= PROVIDED ENTRIES =
---

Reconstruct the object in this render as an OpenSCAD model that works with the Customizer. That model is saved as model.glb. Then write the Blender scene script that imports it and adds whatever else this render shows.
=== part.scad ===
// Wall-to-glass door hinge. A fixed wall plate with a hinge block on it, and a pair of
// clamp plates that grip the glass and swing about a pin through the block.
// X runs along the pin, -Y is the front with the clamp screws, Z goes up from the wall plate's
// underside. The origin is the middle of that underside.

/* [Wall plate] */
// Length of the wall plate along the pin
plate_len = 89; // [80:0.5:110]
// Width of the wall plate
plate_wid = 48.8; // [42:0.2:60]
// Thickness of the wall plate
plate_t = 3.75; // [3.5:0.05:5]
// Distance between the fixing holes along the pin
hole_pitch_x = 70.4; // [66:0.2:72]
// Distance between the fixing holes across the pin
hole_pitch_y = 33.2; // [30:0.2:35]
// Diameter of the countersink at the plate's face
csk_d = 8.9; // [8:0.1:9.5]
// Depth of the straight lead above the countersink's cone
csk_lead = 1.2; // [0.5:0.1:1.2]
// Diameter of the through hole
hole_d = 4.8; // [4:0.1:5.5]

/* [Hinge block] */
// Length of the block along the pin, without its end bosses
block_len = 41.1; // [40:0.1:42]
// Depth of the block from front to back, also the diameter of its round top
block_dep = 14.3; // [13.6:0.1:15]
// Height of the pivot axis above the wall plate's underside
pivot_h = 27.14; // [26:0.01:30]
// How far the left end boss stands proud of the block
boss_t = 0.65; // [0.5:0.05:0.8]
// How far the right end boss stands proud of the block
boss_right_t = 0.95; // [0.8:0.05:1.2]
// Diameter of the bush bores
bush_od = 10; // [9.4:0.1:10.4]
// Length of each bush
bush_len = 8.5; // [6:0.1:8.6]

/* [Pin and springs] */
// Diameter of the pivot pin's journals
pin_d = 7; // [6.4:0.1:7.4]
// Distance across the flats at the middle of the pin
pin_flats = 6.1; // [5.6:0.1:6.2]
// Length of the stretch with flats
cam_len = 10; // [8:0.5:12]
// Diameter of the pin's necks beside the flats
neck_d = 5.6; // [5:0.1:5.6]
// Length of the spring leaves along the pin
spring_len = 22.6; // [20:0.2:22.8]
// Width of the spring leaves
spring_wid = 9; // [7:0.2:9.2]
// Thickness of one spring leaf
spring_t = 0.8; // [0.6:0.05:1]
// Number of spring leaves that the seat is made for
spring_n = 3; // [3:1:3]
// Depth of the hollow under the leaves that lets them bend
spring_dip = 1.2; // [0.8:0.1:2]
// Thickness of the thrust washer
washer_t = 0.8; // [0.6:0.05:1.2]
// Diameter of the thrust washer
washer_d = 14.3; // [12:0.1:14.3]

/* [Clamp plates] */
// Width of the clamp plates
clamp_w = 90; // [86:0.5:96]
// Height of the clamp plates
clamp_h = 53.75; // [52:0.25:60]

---

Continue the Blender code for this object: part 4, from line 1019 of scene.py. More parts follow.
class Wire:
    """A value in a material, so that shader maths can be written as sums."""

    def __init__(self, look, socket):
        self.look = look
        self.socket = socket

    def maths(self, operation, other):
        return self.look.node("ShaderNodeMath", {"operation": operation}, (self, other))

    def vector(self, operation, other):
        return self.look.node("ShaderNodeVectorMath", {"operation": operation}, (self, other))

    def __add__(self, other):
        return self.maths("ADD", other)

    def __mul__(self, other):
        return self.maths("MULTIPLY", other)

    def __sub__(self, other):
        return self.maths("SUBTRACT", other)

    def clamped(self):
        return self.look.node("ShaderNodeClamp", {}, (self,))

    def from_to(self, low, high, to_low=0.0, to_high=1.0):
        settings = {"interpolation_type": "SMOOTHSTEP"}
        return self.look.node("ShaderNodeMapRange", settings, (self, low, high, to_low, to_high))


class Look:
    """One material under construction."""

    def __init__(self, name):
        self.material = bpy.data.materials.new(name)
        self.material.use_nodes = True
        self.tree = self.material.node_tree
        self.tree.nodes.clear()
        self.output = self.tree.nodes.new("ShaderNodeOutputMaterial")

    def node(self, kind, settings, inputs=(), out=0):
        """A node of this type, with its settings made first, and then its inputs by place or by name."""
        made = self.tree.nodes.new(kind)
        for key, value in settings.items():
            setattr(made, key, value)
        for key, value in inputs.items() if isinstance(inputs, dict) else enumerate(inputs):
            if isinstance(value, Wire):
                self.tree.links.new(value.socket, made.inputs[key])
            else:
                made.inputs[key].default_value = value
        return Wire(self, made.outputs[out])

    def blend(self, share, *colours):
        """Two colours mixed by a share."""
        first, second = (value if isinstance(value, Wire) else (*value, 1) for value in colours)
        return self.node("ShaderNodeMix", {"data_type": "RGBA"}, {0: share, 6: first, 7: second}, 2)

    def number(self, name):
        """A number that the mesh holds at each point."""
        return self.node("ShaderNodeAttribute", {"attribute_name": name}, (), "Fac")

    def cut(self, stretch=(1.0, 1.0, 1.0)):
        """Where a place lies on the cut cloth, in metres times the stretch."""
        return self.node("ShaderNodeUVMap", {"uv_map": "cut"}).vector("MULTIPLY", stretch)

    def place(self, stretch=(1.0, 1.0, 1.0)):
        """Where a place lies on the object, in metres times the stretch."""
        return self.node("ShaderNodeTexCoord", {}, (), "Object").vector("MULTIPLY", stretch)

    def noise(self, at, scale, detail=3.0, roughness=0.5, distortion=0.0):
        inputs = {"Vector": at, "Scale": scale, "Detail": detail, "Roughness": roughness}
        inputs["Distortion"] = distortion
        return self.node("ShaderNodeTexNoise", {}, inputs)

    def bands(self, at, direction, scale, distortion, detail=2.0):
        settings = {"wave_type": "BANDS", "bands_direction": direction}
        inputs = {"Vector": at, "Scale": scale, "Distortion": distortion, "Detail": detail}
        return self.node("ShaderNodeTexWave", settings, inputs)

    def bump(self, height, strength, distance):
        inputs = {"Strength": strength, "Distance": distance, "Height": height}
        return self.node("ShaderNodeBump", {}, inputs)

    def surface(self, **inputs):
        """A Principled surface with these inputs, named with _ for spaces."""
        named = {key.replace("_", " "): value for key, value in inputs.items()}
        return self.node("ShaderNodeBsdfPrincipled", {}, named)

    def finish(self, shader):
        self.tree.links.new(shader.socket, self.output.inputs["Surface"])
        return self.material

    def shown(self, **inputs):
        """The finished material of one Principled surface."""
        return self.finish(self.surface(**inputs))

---

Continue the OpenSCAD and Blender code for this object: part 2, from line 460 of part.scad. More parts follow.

---

= EXERCISE REQUIREMENTS =
Scan the listing above and identify each line holding the string "parts"; copy every such line.

= ANSWER BELOW =
Continue the Blender code for this object: part 4, from line 1019 of scene.py. More parts follow.
Continue the OpenSCAD and Blender code for this object: part 2, from line 460 of part.scad. More parts follow.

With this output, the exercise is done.